After obtaining the the instantaneous waterlines (or the SDW), we translate them into Satellite-Derived Shorelines (SDS); a datum based shoreline at the Local Mean Sea Level (LMSL) for the Honolulu Tide Gauge (PSMSL ID: 155)¹⁰¹. This is achieved by correcting for water level variability caused by tides. Tidal elevations at the time of each image are recorded using the Finite Element Solution (FES) 2014 global tide model¹⁰² from the nearest offshore grid, approximately 1 mile offshore. By approximating a beach slope, as described in detail below, the vertical difference in water level is translated to a horizontal correction, as \({x}_{corrected} = x - \frac{\Delta z }{\beta }\), where \(x\) is the shoreline position along each transect from the on-shore point, \(\Delta z\) is the difference in water level between the time of image and a standard datum (here LMSL), and \(\beta\) is the foreshore slope. Tidal corrections reduce error in SDS when compared to ground-truth^42,61,62,63. We did not perform wave set-up correction as it primarily shifts the shoreline bias seaward, and has been shown to make little difference to overall accuracy in similar environments^63,66. Secondly, to account for the differences in methodology between CoastSat and CoastVision, we ensure their biases are aligned by adjusting the PlanetScope-derived shorelines to match the bias observed in CoastSat-derived shorelines over an overlapping period from 2017 to 2023. On average PlanetScope shorelines were 4.2 m more seaward compared with CoastSat-derived shorelines. These biases arise from differences in methodology between CoastSat and CoastVision, the satellite sensors, and difference in annotated training data used to train pixel segmentation models for each framework. Third, to reduce outliers in satellite imagery caused by factors like clouds, shallow reefs, or inland water bodies, we excluded observation points outside the median ± 40 m for each transect. This threshold was empirically determined based on shoreline variability around O‘ahu. Additionally, all shoreline vectors were overlaid on satellite imagery for each littoral cell and manually inspected for outliers, particularly near headlands, small embayments, and shallow reefs. If necessary, the littoral cell was reprocessed using a different classification model and intersection function to improve accuracy.

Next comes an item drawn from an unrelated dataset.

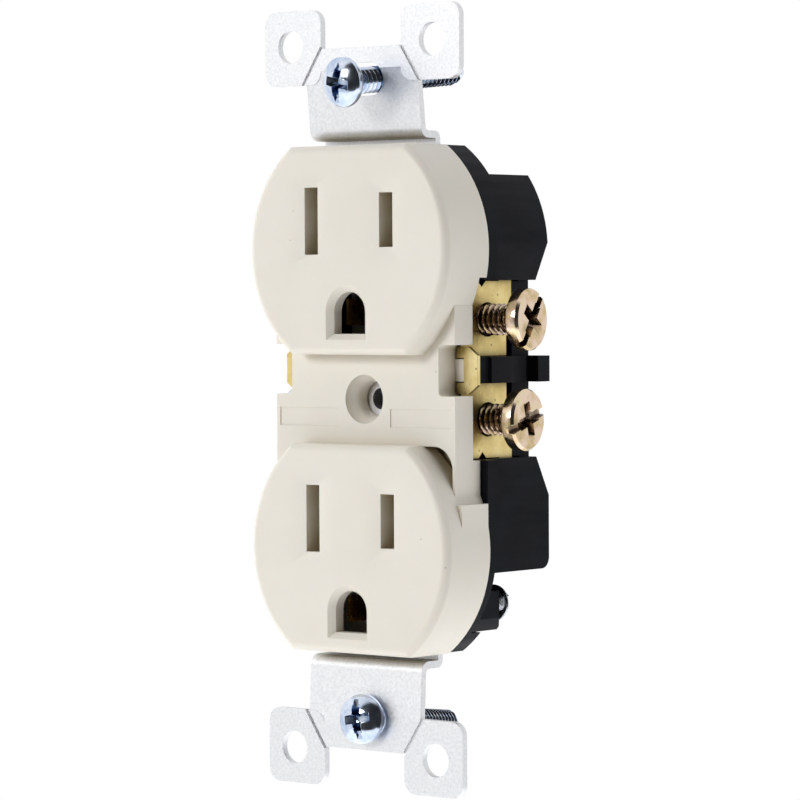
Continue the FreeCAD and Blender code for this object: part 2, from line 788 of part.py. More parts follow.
def cross_recess(reach, width, depth, top):
    """A Phillips cross and a full-width slot, cut down from a head's top."""
    cut = box(-reach, reach, -width / 2, width / 2, top - depth, top + 1)
    cut = cut.fuse(box(-width / 2, width / 2, -reach, reach, top - depth, top + 1))
    return cut


def terminal_screw():
    """Along +Z: shank from below, underside of the head at 0, flat bevelled head."""
    side_t = terminal_head_t - terminal_head_bevel
    head = rod((0, 0, 0), (0, 0, 1), terminal_head_r, side_t)
    bevel = Part.makeCone(
        terminal_head_r, terminal_head_r - terminal_head_bevel, terminal_head_bevel, Vec(0, 0, side_t), Vec(0, 0, 1)
    )
    shank = rod((0, 0, -terminal_shank_len), (0, 0, 1), terminal_shank_r, terminal_shank_len)
    screw = head.fuse([bevel, shank])
    slot = box(-5, 5, -0.5, 0.5, terminal_head_t - 0.8, terminal_head_t + 1)
    return screw.cut([cross_recess(2.2, 1.1, 1.3, terminal_head_t), slot])


def mounting_screw():
    """Along +Z: shank from below, underside of the head at 0, domed head."""
    head = rod((0, 0, 0), (0, 0, 1), mount_head_r, mount_head_t)
    head = head.common(Part.makeSphere(mount_ball_r, Vec(0, 0, mount_head_t - mount_ball_r)))
    shank = rod((0, 0, mount_tip - mount_shank_len), (0, 0, 1), mount_shank_r, mount_shank_len - mount_tip)
    point = Part.makeCone(
        mount_shank_r - 0.6, mount_shank_r, mount_tip, Vec(0, 0, -mount_shank_len), Vec(0, 0, 1)
    )
    screw = head.fuse([shank, point])
    slot = box(-4, 4, -0.45, 0.45, mount_head_t - 0.8, mount_head_t + 1)
    return screw.cut([cross_recess(1.7, 0.9, 1.4, mount_head_t), slot])


def assembly_screw(seat_y):
    """Along +Y from the rear: a domed head on the body and a shank into the cover's boss."""
    length = seat_y - assembly_tip_y
    ball_r = 2.9
    head = rod((0, 0, 0), (0, 0, 1), assembly_head_r, assembly_head_t)
    head = head.common(Part.makeSphere(ball_r, Vec(0, 0, assembly_head_t - ball_r)))
    shank = rod((0, 0, -length), (0, 0, 1), assembly_shank_r, length)
    slot = box(-3, 3, -0.3, 0.3, assembly_head_t - 0.5, assembly_head_t + 1)
    return head.fuse(shank).cut(slot)


def leaning_screw(cross, underside_y, lean):
    """A mounting screw that crosses the yoke's middle plane at a given X and Z."""
    slope_x, slope_z = (math.tan(math.radians(angle)) for angle in lean)
    step = underside_y - strap_t / 2
    start = (cross[0] + step * slope_x, underside_y, cross[1] + step * slope_z)
    return on_axis(mounting_screw(), start, (-slope_x, -1, -slope_z))


def hot_screw(z, gap, lean):
    """A backed-out screw in the hot plate, its head leaning to the rear."""
    turn = math.radians(lean)
    axis = Vec(math.cos(turn), math.sin(turn), 0)
    start = Vec(bus_x + bus_t / 2, terminal_y, z) + axis * (bus_t / 2 + gap)
    return on_axis(terminal_screw(), tuple(start), tuple(axis))


def terminal_screws():
    """The five wire screws by node name."""
    z_up, z_low = bus_mid_z + terminal_rise, bus_mid_z - terminal_rise
    left = (-1, 0, 0)
    neutral_x = -(bus_x + bus_t + neutral_gap)
    ground_start = (ground_tab_x - ground_screw_gap, ground_screw_y, ground_screw_z)
    return {
        "hot_terminal_screw_upper": hot_screw(z_up, terminal_gap, terminal_lean),
        "hot_terminal_screw_lower": hot_screw(z_low, low_terminal_gap, low_terminal_lean),
        "neutral_terminal_screw_upper": on_axis(terminal_screw(), (neutral_x, terminal_y, z_up), left),
        "neutral_terminal_screw_lower": on_axis(terminal_screw(), (neutral_x, terminal_y, z_low), left),
        "ground_terminal_screw": on_axis(terminal_screw(), ground_start, left),
    }


def contact_nodes():
    clip = wire_clip()
    low_clip = mirror_bus(clip)
    return {
        "hot_contact_upper": blade_contact(1, face_z),
        "hot_contact_lower": blade_contact(1, -face_z),
        "neutral_contact_upper": blade_contact(-1, face_z),
        "neutral_contact_lower": blade_contact(-1, -face_z),
        "ground_contact_upper": ground_contact(face_z),
        "ground_contact_lower": ground_contact(-face_z),
        "hot_wire_clip_upper": clip,
        "hot_wire_clip_lower": low_clip,
        "neutral_wire_clip_upper": mirror_x(clip),
        "neutral_wire_clip_lower": mirror_x(low_clip),
    }


def all_nodes():
    bus = bus_strip()
    nodes = {
        "front_cover": front_cover(),
        "back_body": back_body(),
        "mounting_strap": mounting_strap(),
        "hot_bus": bus,
        "neutral_bus": mirror_x(bus),
    }
    nodes.update(contact_nodes())
    rivets = [rivet(z - ground_drop + rivet_rise) for z in (face_z, -face_z)]
    nodes["ground_contact_rivets"] = Part.makeCompound(rivets)
    nodes.update(terminal_screws())
    nodes["mounting_screw_top"] = leaning_screw(top_screw_cross, top_screw_y, top_screw_lean)
    nodes["mounting_screw_bottom"] = leaning_screw(low_screw_cross, low_screw_y, low_screw_lean)
    rear = (0, 1, 0)
    low_seat = (assembly_x, assembly_seat_y, assembly_z)
    nodes["assembly_screw_bottom"] = on_axis(assembly_screw(assembly_seat_y), low_seat, rear)
    top_seat = (0, flange_rear_y, assembly_top_z)
    nodes["assembly_screw_top"] = on_axis(assembly_screw(flange_rear_y), top_seat, rear)
    return nodes


def save(name, shape):
    if len(shape.Solids) == 1:
        shape = shape.removeSplitter()
    solids = len(shape.Solids)
    print(f"{name}: {solids} solid(s), {shape.Volume:.1f} mm3, valid {shape.isValid()}")
    shape.exportStep(f"parts/{name}.step")


os.makedirs("parts", exist_ok=True)
for node_name, node_shape in all_nodes().items():
    save(node_name, node_shape)
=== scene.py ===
import json
import math

import bmesh
import bpy
from mathutils import Matrix, Vector

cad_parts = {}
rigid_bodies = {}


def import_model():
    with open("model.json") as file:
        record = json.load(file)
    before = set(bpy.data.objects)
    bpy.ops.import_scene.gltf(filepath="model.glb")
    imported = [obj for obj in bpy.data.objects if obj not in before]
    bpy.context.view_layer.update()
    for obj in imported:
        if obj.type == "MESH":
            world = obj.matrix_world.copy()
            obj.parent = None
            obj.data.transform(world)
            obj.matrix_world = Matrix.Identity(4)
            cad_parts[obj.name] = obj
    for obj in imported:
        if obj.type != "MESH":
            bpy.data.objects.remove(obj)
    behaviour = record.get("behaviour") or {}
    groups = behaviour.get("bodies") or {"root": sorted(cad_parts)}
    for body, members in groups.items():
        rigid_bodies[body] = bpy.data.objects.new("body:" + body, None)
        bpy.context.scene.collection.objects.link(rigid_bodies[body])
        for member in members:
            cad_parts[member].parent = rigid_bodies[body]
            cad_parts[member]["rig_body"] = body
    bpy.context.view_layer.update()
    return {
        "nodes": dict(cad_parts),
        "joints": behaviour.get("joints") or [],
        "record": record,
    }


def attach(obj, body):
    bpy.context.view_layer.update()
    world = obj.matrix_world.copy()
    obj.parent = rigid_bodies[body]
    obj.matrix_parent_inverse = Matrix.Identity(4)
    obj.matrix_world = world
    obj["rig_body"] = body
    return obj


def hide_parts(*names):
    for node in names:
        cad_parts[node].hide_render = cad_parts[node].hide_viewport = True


MM = 0.001

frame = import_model()
nodes = frame["nodes"]
joints = {j["child"]: j for j in frame["joints"]}


# Camera: the outlet seen from its right, at about 40 degrees, through a long lens.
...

The foreshore slope for tidal corrections was obtained from a series of repeat surveys between 1994 and 1999 at 35 transects around O‘ahu⁸². The foreshore slope was generalized using an average slope across all repeat surveys for each side of the island (n = 20 surveys for each side). For each GPS survey, we calculated the linear slope from the berm crest, wet-dry line, or the high swash line to the beach toe or the step crest. The specific points used were dependent on which features were recorded during each survey. A constant slope was used for tidal corrections regardless of time of year, and average foreshore slopes are presented in Figure S2.1. Theoretically, a site and season specific slope should be used to translate instantaneous waterlines to datum based shorelines. We recognize that generalized slopes may under- or overestimate shoreline translations, particularly in seasonally fluctuating coastlines, however not all modeled sites on O‘ahu had surveyed slopes, and given that Oʻahu’s wave climate is aspect dependent, we group beach slopes by side of the island. Previous studies investigating the sensitivity of foreshore slope variability for water-level corrections found no significant improvement when using time-variant slopes compared to time-averaged slopes as used here^61,63,103. Water-level corrections improve the overall accuracy of SDS, however slope and water level data are highly variable, and uncertainty remains in SDS despite corrections.

To investigate SDS uncertainty specific to Hawai‘i, we evaluate cross-shore positions between SDS and in-situ shoreline observations obtained from a single beach in Waikīkī. Unfortunately no other consistent ground truth data exist that overlap with our satellite-derived shorelines. Therefore SDS uncertainty estimation relies on comparison with 128 in situ surveys for Waikīkī beach. These surveys were conducted using small Uncrewed Aerial Systems (sUAS) and Total station surveys over 3.5 years (2018–2021)¹⁰⁴. Each survey produced near-weekly 0.5 m resolution DEMs. The mean sea level contours from these surveys were compared to satellite-derived shorelines along the same transect grids, using the framework of Vos et al.⁴². RMSE of SDS ranged from 4.2 m (PlanetScope) to 7.8 m (Sentinel-2) when applying tidal correction to shorelines. Past studies found RMSE values for Landsat/Sentinel-2 ranging from 24.8 m in Truc Vert, France, to 8.1 m in Duck Beach, United States⁴². Specifically, for sites in microtidal environments our uncertainty values resemble those from Duck Beach, United States, and Narrabeen, Australia (8.1–10.6 m). For PlanetScope, CoastSat.PlanetScope obtained RMSE values of 3.5–5.1 m for these same beaches⁶³.